▸ EXERCISE BRIEF:
Present the following data again exactly as it is shown.
····················
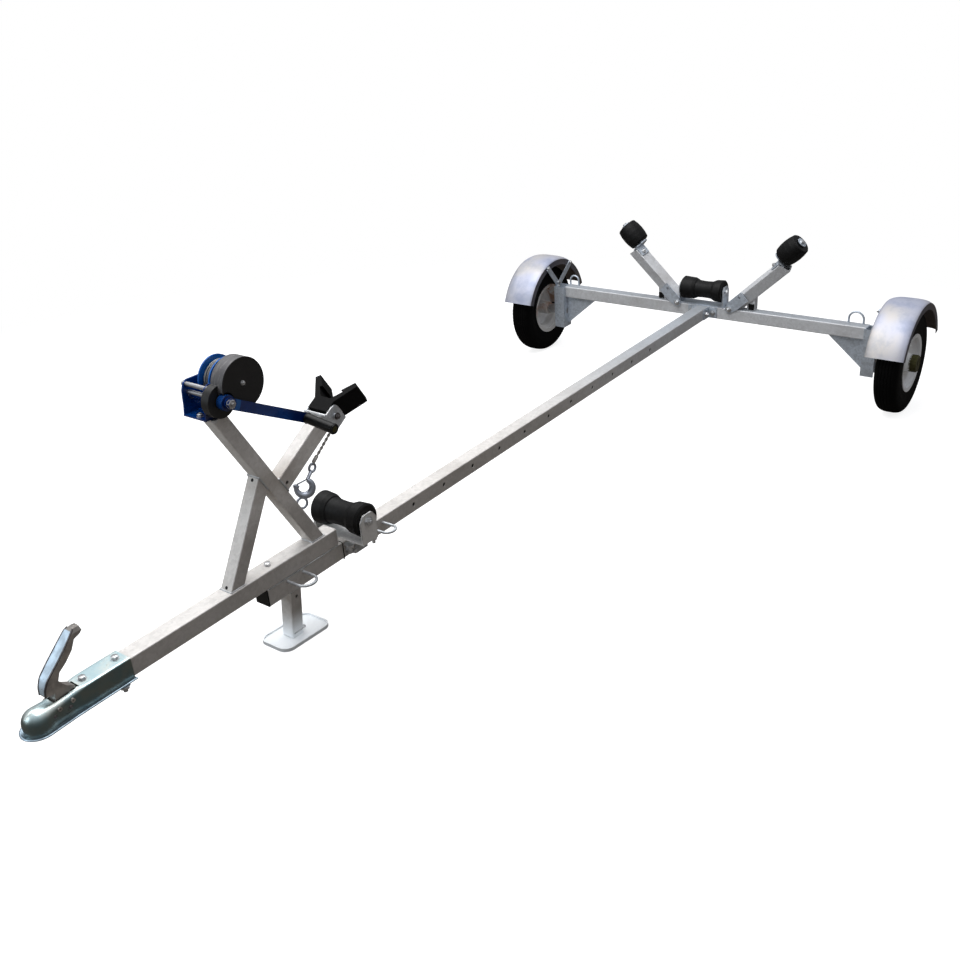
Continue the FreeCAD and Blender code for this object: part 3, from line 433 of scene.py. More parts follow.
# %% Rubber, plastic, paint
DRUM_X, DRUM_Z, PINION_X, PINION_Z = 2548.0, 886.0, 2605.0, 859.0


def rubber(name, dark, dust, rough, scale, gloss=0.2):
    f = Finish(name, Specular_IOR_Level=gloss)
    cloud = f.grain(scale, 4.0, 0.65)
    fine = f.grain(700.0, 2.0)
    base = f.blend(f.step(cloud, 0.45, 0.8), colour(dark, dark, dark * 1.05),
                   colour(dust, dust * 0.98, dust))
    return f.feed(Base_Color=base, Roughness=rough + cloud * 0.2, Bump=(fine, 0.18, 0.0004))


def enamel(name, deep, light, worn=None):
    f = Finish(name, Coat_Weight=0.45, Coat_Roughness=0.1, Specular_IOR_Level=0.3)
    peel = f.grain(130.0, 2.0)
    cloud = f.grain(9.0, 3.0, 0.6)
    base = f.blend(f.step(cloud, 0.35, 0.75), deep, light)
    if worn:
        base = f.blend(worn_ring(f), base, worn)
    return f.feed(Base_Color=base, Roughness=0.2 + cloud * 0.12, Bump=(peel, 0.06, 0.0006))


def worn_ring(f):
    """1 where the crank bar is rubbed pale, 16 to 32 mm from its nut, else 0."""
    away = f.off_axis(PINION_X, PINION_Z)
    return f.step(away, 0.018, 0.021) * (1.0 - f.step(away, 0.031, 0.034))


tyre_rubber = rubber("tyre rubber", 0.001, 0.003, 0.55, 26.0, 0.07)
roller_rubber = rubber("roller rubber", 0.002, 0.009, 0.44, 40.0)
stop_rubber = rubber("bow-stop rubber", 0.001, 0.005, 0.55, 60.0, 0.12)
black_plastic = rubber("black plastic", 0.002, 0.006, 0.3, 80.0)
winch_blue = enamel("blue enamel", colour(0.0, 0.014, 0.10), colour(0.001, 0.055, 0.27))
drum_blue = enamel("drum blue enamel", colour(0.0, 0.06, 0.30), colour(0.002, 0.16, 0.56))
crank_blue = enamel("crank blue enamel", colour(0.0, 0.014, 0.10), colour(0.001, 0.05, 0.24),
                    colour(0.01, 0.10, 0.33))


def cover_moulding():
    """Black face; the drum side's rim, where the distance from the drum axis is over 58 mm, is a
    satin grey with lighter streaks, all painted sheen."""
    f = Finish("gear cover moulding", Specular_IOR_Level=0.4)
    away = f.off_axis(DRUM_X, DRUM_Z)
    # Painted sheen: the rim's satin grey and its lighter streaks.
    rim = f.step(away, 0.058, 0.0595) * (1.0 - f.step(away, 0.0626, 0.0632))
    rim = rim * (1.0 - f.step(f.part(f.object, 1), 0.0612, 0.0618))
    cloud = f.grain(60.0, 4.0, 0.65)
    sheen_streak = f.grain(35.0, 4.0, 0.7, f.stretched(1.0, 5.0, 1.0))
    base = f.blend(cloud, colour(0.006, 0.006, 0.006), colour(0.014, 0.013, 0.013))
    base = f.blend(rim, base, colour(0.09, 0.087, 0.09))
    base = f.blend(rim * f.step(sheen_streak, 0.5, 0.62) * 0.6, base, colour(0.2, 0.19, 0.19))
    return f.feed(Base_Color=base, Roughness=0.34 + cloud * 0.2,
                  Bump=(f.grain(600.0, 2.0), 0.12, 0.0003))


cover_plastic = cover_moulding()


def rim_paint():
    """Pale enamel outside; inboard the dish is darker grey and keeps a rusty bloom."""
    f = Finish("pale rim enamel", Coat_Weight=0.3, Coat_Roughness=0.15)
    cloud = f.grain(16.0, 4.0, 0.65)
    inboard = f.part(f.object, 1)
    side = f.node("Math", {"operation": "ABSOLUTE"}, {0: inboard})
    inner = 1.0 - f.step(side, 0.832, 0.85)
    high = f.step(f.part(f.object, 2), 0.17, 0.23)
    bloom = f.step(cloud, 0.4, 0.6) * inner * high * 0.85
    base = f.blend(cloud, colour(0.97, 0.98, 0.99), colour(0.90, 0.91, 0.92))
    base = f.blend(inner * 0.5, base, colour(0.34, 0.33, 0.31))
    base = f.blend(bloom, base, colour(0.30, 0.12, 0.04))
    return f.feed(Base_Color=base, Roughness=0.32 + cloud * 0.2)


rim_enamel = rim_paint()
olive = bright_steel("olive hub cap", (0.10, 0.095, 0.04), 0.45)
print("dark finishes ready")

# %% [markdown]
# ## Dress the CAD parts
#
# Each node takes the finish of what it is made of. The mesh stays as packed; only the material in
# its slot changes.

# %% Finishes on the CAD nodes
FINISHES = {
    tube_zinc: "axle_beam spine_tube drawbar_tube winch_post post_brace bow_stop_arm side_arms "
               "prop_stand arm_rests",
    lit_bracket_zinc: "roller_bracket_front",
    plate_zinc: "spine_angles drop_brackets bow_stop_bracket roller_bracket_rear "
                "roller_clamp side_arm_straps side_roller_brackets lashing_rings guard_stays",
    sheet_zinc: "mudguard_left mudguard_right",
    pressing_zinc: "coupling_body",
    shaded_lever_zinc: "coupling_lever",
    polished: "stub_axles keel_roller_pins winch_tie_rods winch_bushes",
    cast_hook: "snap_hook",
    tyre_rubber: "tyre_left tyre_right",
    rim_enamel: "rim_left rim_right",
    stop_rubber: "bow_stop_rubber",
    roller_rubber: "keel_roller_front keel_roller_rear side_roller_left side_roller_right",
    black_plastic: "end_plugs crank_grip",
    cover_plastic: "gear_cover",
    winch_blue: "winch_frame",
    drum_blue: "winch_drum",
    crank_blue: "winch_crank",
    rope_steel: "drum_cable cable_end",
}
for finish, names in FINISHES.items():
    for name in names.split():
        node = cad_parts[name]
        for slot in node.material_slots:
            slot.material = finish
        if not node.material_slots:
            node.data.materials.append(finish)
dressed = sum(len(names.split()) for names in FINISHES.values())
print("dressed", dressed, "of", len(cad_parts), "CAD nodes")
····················
▸ SOLUTION TO THIS TASK:
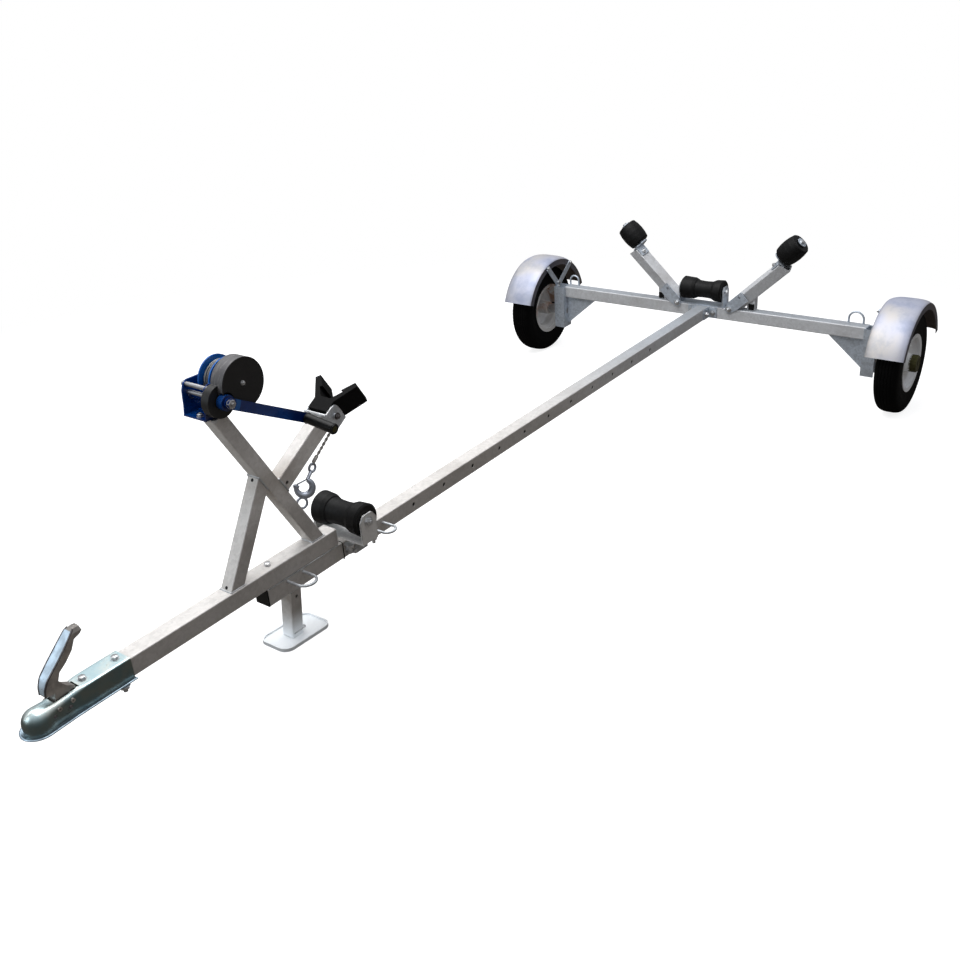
Continue the FreeCAD and Blender code for this object: part 3, from line 433 of scene.py. More parts follow.
# %% Rubber, plastic, paint
DRUM_X, DRUM_Z, PINION_X, PINION_Z = 2548.0, 886.0, 2605.0, 859.0


def rubber(name, dark, dust, rough, scale, gloss=0.2):
    f = Finish(name, Specular_IOR_Level=gloss)
    cloud = f.grain(scale, 4.0, 0.65)
    fine = f.grain(700.0, 2.0)
    base = f.blend(f.step(cloud, 0.45, 0.8), colour(dark, dark, dark * 1.05),
                   colour(dust, dust * 0.98, dust))
    return f.feed(Base_Color=base, Roughness=rough + cloud * 0.2, Bump=(fine, 0.18, 0.0004))


def enamel(name, deep, light, worn=None):
    f = Finish(name, Coat_Weight=0.45, Coat_Roughness=0.1, Specular_IOR_Level=0.3)
    peel = f.grain(130.0, 2.0)
    cloud = f.grain(9.0, 3.0, 0.6)
    base = f.blend(f.step(cloud, 0.35, 0.75), deep, light)
    if worn:
        base = f.blend(worn_ring(f), base, worn)
    return f.feed(Base_Color=base, Roughness=0.2 + cloud * 0.12, Bump=(peel, 0.06, 0.0006))


def worn_ring(f):
    """1 where the crank bar is rubbed pale, 16 to 32 mm from its nut, else 0."""
    away = f.off_axis(PINION_X, PINION_Z)
    return f.step(away, 0.018, 0.021) * (1.0 - f.step(away, 0.031, 0.034))


tyre_rubber = rubber("tyre rubber", 0.001, 0.003, 0.55, 26.0, 0.07)
roller_rubber = rubber("roller rubber", 0.002, 0.009, 0.44, 40.0)
stop_rubber = rubber("bow-stop rubber", 0.001, 0.005, 0.55, 60.0, 0.12)
black_plastic = rubber("black plastic", 0.002, 0.006, 0.3, 80.0)
winch_blue = enamel("blue enamel", colour(0.0, 0.014, 0.10), colour(0.001, 0.055, 0.27))
drum_blue = enamel("drum blue enamel", colour(0.0, 0.06, 0.30), colour(0.002, 0.16, 0.56))
crank_blue = enamel("crank blue enamel", colour(0.0, 0.014, 0.10), colour(0.001, 0.05, 0.24),
                    colour(0.01, 0.10, 0.33))


def cover_moulding():
    """Black face; the drum side's rim, where the distance from the drum axis is over 58 mm, is a
    satin grey with lighter streaks, all painted sheen."""
    f = Finish("gear cover moulding", Specular_IOR_Level=0.4)
    away = f.off_axis(DRUM_X, DRUM_Z)
    # Painted sheen: the rim's satin grey and its lighter streaks.
    rim = f.step(away, 0.058, 0.0595) * (1.0 - f.step(away, 0.0626, 0.0632))
    rim = rim * (1.0 - f.step(f.part(f.object, 1), 0.0612, 0.0618))
    cloud = f.grain(60.0, 4.0, 0.65)
    sheen_streak = f.grain(35.0, 4.0, 0.7, f.stretched(1.0, 5.0, 1.0))
    base = f.blend(cloud, colour(0.006, 0.006, 0.006), colour(0.014, 0.013, 0.013))
    base = f.blend(rim, base, colour(0.09, 0.087, 0.09))
    base = f.blend(rim * f.step(sheen_streak, 0.5, 0.62) * 0.6, base, colour(0.2, 0.19, 0.19))
    return f.feed(Base_Color=base, Roughness=0.34 + cloud * 0.2,
                  Bump=(f.grain(600.0, 2.0), 0.12, 0.0003))


cover_plastic = cover_moulding()


def rim_paint():
    """Pale enamel outside; inboard the dish is darker grey and keeps a rusty bloom."""
    f = Finish("pale rim enamel", Coat_Weight=0.3, Coat_Roughness=0.15)
    cloud = f.grain(16.0, 4.0, 0.65)
    inboard = f.part(f.object, 1)
    side = f.node("Math", {"operation": "ABSOLUTE"}, {0: inboard})
    inner = 1.0 - f.step(side, 0.832, 0.85)
    high = f.step(f.part(f.object, 2), 0.17, 0.23)
    bloom = f.step(cloud, 0.4, 0.6) * inner * high * 0.85
    base = f.blend(cloud, colour(0.97, 0.98, 0.99), colour(0.90, 0.91, 0.92))
    base = f.blend(inner * 0.5, base, colour(0.34, 0.33, 0.31))
    base = f.blend(bloom, base, colour(0.30, 0.12, 0.04))
    return f.feed(Base_Color=base, Roughness=0.32 + cloud * 0.2)


rim_enamel = rim_paint()
olive = bright_steel("olive hub cap", (0.10, 0.095, 0.04), 0.45)
print("dark finishes ready")

# %% [markdown]
# ## Dress the CAD parts
#
# Each node takes the finish of what it is made of. The mesh stays as packed; only the material in
# its slot changes.

# %% Finishes on the CAD nodes
FINISHES = {
    tube_zinc: "axle_beam spine_tube drawbar_tube winch_post post_brace bow_stop_arm side_arms "
               "prop_stand arm_rests",
    lit_bracket_zinc: "roller_bracket_front",
    plate_zinc: "spine_angles drop_brackets bow_stop_bracket roller_bracket_rear "
                "roller_clamp side_arm_straps side_roller_brackets lashing_rings guard_stays",
    sheet_zinc: "mudguard_left mudguard_right",
    pressing_zinc: "coupling_body",
    shaded_lever_zinc: "coupling_lever",
    polished: "stub_axles keel_roller_pins winch_tie_rods winch_bushes",
    cast_hook: "snap_hook",
    tyre_rubber: "tyre_left tyre_right",
    rim_enamel: "rim_left rim_right",
    stop_rubber: "bow_stop_rubber",
    roller_rubber: "keel_roller_front keel_roller_rear side_roller_left side_roller_right",
    black_plastic: "end_plugs crank_grip",
    cover_plastic: "gear_cover",
    winch_blue: "winch_frame",
    drum_blue: "winch_drum",
    crank_blue: "winch_crank",
    rope_steel: "drum_cable cable_end",
}
for finish, names in FINISHES.items():
    for name in names.split():
        node = cad_parts[name]
        for slot in node.material_slots:
            slot.material = finish
        if not node.material_slots:
            node.data.materials.append(finish)
dressed = sum(len(names.split()) for names in FINISHES.values())
print("dressed", dressed, "of", len(cad_parts), "CAD nodes")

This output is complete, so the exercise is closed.